Union-busting was central to Tegna’s playbook as it prepared for the merger, fueling a level of hostility from KGW management that surprised even veteran union staff. Local 48 Business Representative Tara McElligott, who came to the IBEW this year from the International Chemical Workers, called it “among the most relentless, cynical and sustained anti-union efforts I have witnessed in two decades of this work.”
Tactics included a blizzard of deceptive fliers, emails and other communication; “voluntary” anti-union meetings; letters hand-delivered to producers’ homes on the eve of the Feb. 19 election; and the startling presence of armed security guards when they arrived at a scantly staffed KGW the next morning.
“They claimed the union was going to be violent, so they told all the non-essential people not to come in on the day of the election,” said Mark Hinkle, another Local 48 business representative.
The union won 17-3, with all 20 eligible voters casting ballots. The company immediately filed objections with the National Labor Relations Board. It lost four out of five of them at the regional level. Tegna is appealing the losses to the full NLRB, which is also expected to hear arguments on the fifth charge.
Organizers were delighted by the landslide but not surprised, having seen the producers’ interest in the IBEW grow quickly after a union activist proposed the idea last summer.
“As that area between what the producers do and what the directors do got grayer, a union worker said, ‘You guys really should be part of us,’” Hinkle said. “And once that seed was planted, it only took a very short while.”
“Pizza in the park” gatherings across the street from the station in downtown Portland gave producers a chance to ask questions of directors and IBEW representatives. “The directors told the producers about their union experience: ‘This is how it’s been for us, these are the perks and protections, and we think you guys deserve them, too,’” Hinkle said.
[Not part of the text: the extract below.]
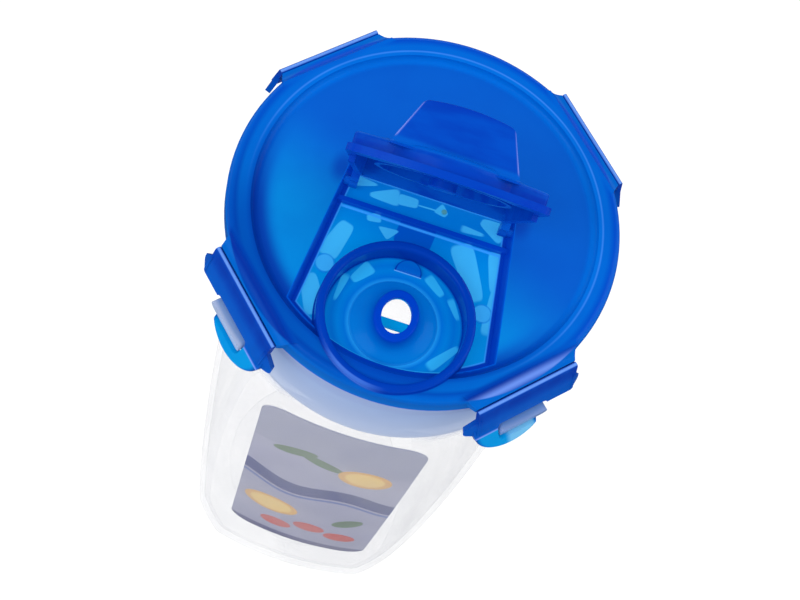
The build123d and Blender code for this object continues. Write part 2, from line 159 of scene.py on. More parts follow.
class Finish:
    """One material under construction: short calls that add its nodes and return their sockets."""

    def __init__(self, name):
        self.material = bpy.data.materials.new(name)
        self.material.use_nodes = True
        self.tree = self.material.node_tree
        self.tree.nodes.clear()
        self.output = self.tree.nodes.new("ShaderNodeOutputMaterial")
        scale = self.tree.nodes.new("ShaderNodeVectorMath")
        scale.operation = "SCALE"
        scale.inputs["Scale"].default_value = 1 / MM
        self.put(scale.inputs[0], self.tree.nodes.new("ShaderNodeTexCoord").outputs["Object"])
        self.place = scale.outputs[0]

    def put(self, socket, value):
        """Links a socket, or writes a plain value to it."""
        if isinstance(value, bpy.types.NodeSocket):
            self.tree.links.new(value, socket)
        elif value is not None:
            socket.default_value = value

    def maths(self, operation, first, second=None, third=None):
        """One step of arithmetic on sockets or plain values."""
        node = self.tree.nodes.new("ShaderNodeMath")
        node.operation = operation
        for socket, value in zip(node.inputs, (first, second, third)):
            self.put(socket, value)
        return node.outputs[0]

    def axes(self, place=None):
        """The three coordinates of a place, in millimetres."""
        node = self.tree.nodes.new("ShaderNodeSeparateXYZ")
        self.put(node.inputs[0], place or self.place)
        return node.outputs

    def length(self, x, y):
        """The distance of (x, y) from the origin."""
        squares = self.maths("MULTIPLY_ADD", y, y, self.maths("MULTIPLY", x, x))
        return self.maths("SQRT", squares)

    def span(self, value, low, high, to_low=0.0, to_high=1.0):
        """A smooth step of value between low and high."""
        node = self.tree.nodes.new("ShaderNodeMapRange")
        node.interpolation_type = "SMOOTHSTEP"
        for socket, number in zip(node.inputs, (value, low, high, to_low, to_high)):
            self.put(socket, number)
        return node.outputs[0]

    def within(self, value, low, high, soft):
        """One between low and high, and nought outside, with soft edges."""
        rise = self.span(value, low - soft, low + soft)
        return self.product(rise, self.span(value, high + soft, high - soft))

    def product(self, *shares):
        """All shares multiplied together."""
        result = shares[0]
        for share in shares[1:]:
            result = self.maths("MULTIPLY", result, share)
        return result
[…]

On top of issues common to all workers, McElligott said, pay disparity was one of the motivating factors for producers, who are split almost evenly between men and women. In May, at the IBEW’s urging, Oregon’s Bureau of Labor and Industries began investigating KGW for potential wage discrimination.
One piece of evidence is a recording — made with permission of all parties — of a wrenching Feb. 2 meeting between two managers and an Emmy-winning woman producer being paid thousands of dollars less than some colleagues without the same longevity and duties. As she made her case for improving on the 2% merit raise she’d been receiving annually, the senior boss used the opportunity to pressure her to vote against the IBEW. Claiming the union would block merit pay, he repeatedly told her that 2% is “better than zero percent.”
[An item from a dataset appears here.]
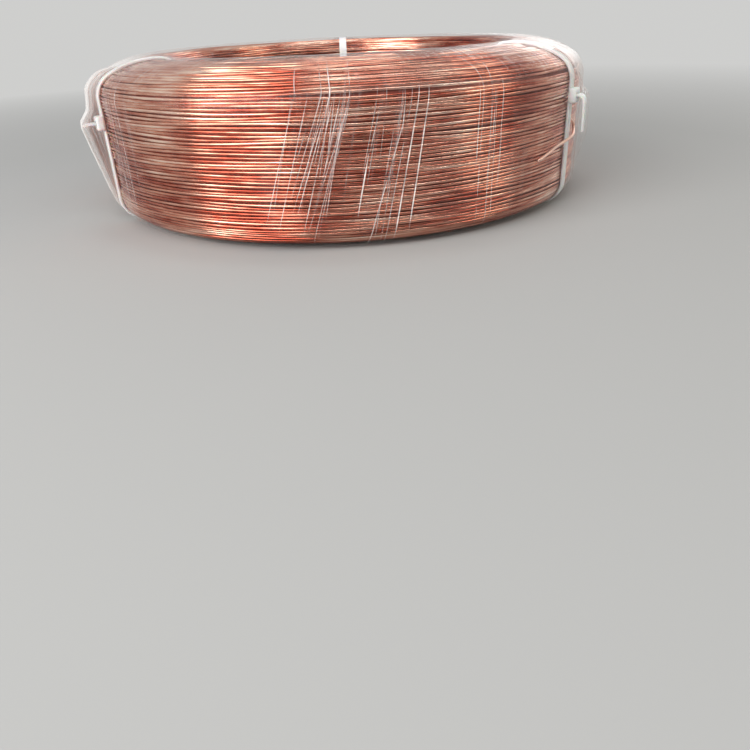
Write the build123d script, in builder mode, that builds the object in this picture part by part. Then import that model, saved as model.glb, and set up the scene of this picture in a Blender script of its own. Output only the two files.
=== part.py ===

“It’s heartbreaking the way that they treated her and it’s heartbreaking what she had to endure, but my God, did she stand up,” said Ray Lister, a Ninth District international representative and lead organizer.
McElligott said the woman “had asked repeatedly what the matrix is for merit pay and what she needed to do for earning more than 2% but was never answered.”
She added: “She was gaslit regarding her claim of pay discrimination and then was told by management that ‘We’re happy with where we are at in regard to pay.’”
Less than two months earlier, the company had no idea an organizing drive was underway. Other than the park meetings, workers largely connected using an encrypted app, Signal, keeping the campaign under wraps for six months. “The secret was kept tight. It didn’t leak out,” Hinkle said. “And that’s all on the producers.”
Lister was impressed by how well the group communicated with each other and the “phenomenal questions” they asked at meetings. “I can’t say enough good things,” he said. “There was so much active participation. Some organizing drives, it’s mainly a couple of people, but this time there was a ton of them. It’s easy to build trust when people are willing to communicate like that.”
IBEW negotiators dropped the campaign bombshell at a December 2025 bargaining session for the directors’ contract, stunning Tegna with a packet of signed cards from a majority of producers seeking representation.
Hinkle said bargaining had hit a wall that day and the company lawyer wanted to adjourn. But first he asked if there was any other business. “We said: ‘Yeah, one more thing. We have paperwork here that says we plan to umbrella in the producers.’
“We passed it over to management and asked them to voluntarily recognize the producers, and the look on their faces was shock and awe,” he said. “My joke is that you’d have thought it was holy water with garlic and silver nitrate. Their lawyer recoiled from it. He said: ‘We categorically deny this. I’m not even going to entertain the idea,’ and then he stormed out of the room, followed by the news director and a woman from human resources. We left it on the table, and they overnighted it back to us unopened.”
Hinkle believes management was especially angry because the IBEW’s revelation disrupted a merger-friendly scheme to get rid of the directors and their contract by shifting the work to nonunion producers. “I really think that was their long-term goal, and then they were like, ‘Oh, crap.’”
Workers said all that employees want is to be treated fairly. “As a news organization, we cover other people’s union efforts all the time — stories about people who deserve better, and now that’s happening here,” one said.
“I wish management understood that all the shady stuff they’re doing is 100% backfiring. I liked working here. I liked my managers. Now I’m disgruntled, and I don’t want to be. None of us here wants to feel that way.”